Planetary glyphs carry layers of history. Several come from Roman mythology, because the planets were linked to gods whose names became the planets names in many European languages. Mercury is often marked with a symbol that resembles a winged helmet or a caduceus-like form, echoing the swift messenger god. Venus is commonly shown as a small circle above a cross, associated in modern times with femininity, but historically connected to a hand mirror and to the alchemical symbol for copper. Mars appears as a circle with an arrow, often interpreted as a shield and spear, and it also became the alchemical sign for iron.
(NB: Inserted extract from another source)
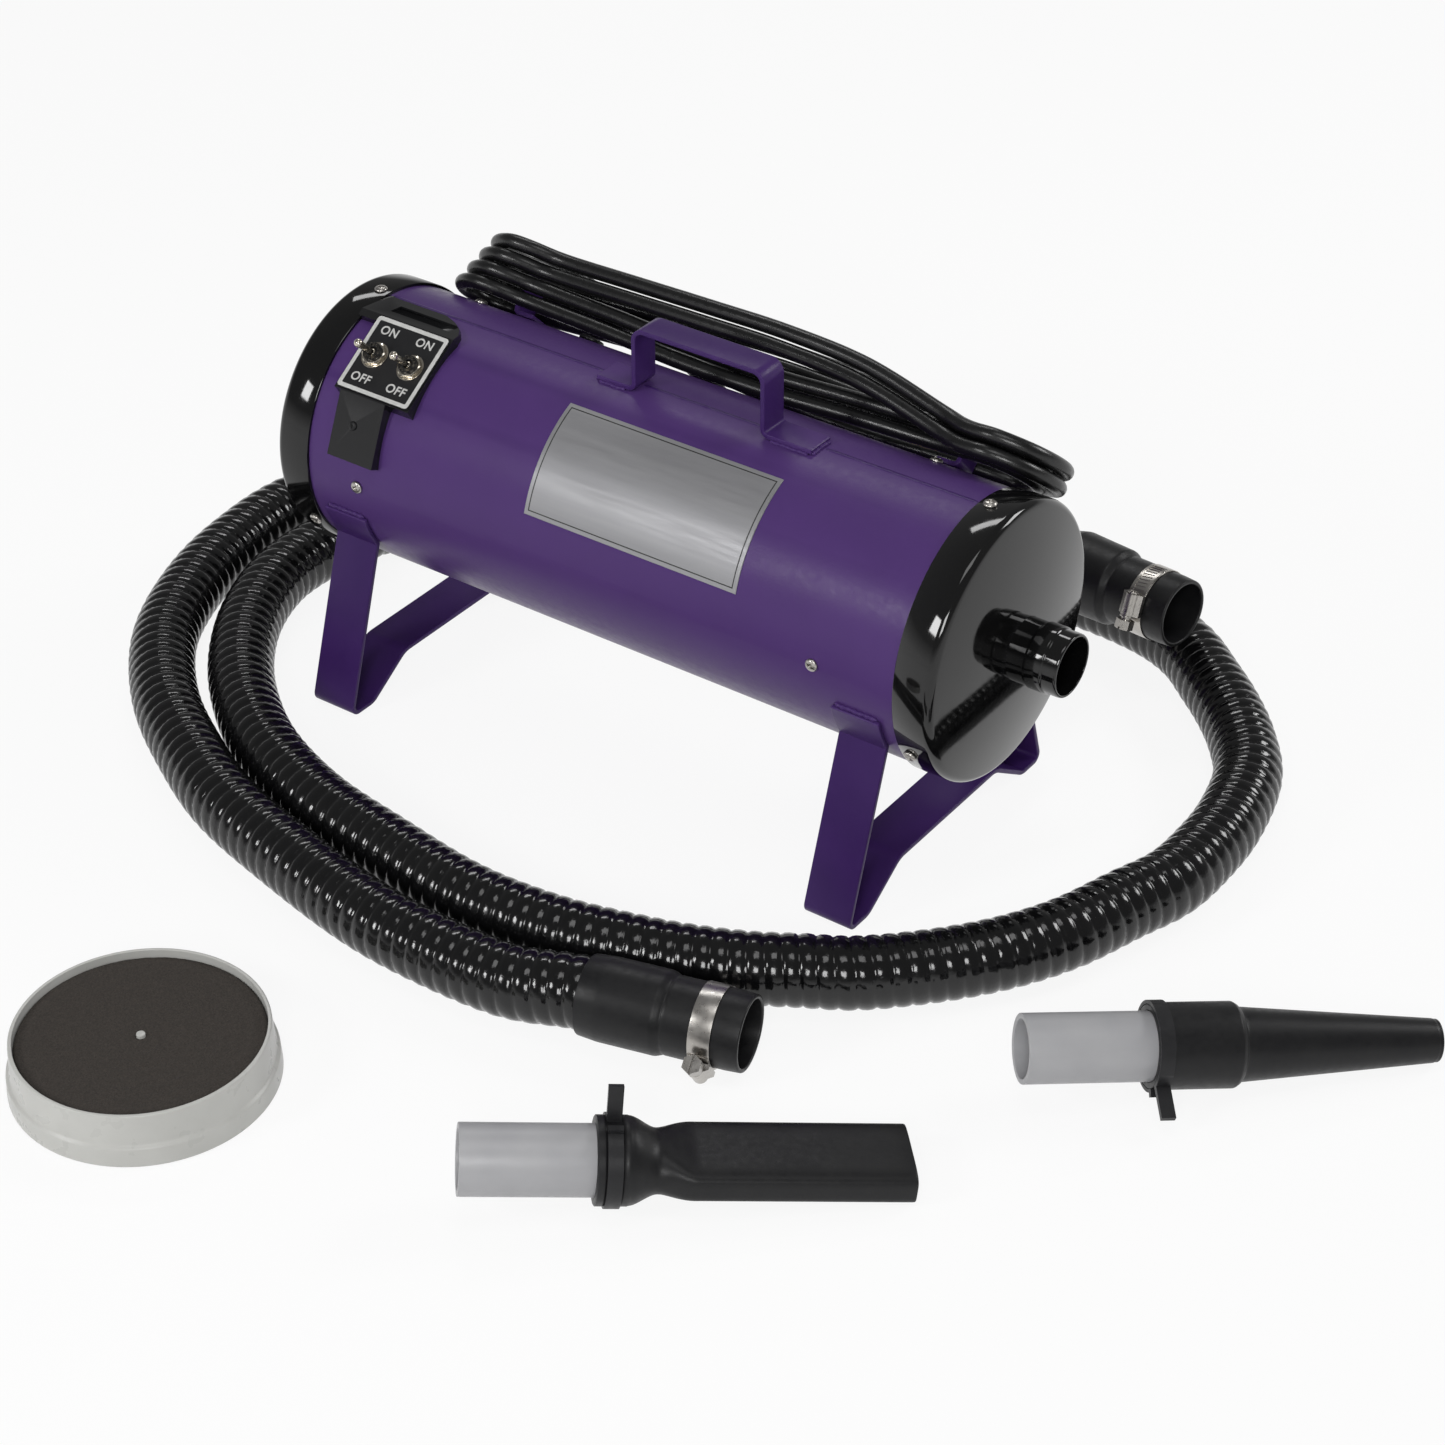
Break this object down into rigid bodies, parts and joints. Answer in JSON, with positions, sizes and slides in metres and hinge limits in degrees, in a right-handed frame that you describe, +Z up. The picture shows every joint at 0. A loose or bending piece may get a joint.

Jupiter and Saturn have more abstract marks that evolved from stylized letters and medieval shorthand, shaped over centuries of handwriting and printing.
Not all symbols are ancient. Uranus and Neptune gained their standard glyphs after their discoveries in the modern era, and different traditions competed before a few designs became widely used. Pluto, discovered in 1930, is famous for a glyph that can be read as a monogram of its name, reflecting a modern habit of using initials as emblems. Even when scientific naming becomes standardized, symbols can remain a mix of tradition and convenience.
Constellations add another layer of coded language. On many charts, they are labeled with three letter abbreviations such as Ori for Orion or Sco for Scorpius. These abbreviations help avoid crowding and reduce confusion across alphabets. Modern astronomy formalized 88 constellations with official boundaries, so the abbreviation is not just a nickname; it points to a defined region of the sky. Star names and catalog numbers add still more shorthand, like Bayer designations using Greek letters and constellation abbreviations, which can tell you both the star and its celestial neighborhood.
Map conventions matter as much as the symbols themselves. A chart might use different dot sizes to show star brightness, special marks for variable stars, and small circles or crosses to indicate nebulae, clusters, or galaxies. Coordinate grids, like right ascension and declination, turn the sky into a navigable map. Even spacecraft and observatories develop their own icon language through mission patches and logos, where a single emblem can compress a whole story of goals, destinations, and teamwork.
Learning these signs is like learning to read a legend on a map. Once you recognize the symbols, the sky becomes easier to navigate, and the history behind each mark becomes part of the experience. In a field where distances are vast and names can be long, a tiny glyph can carry an entire world of meaning.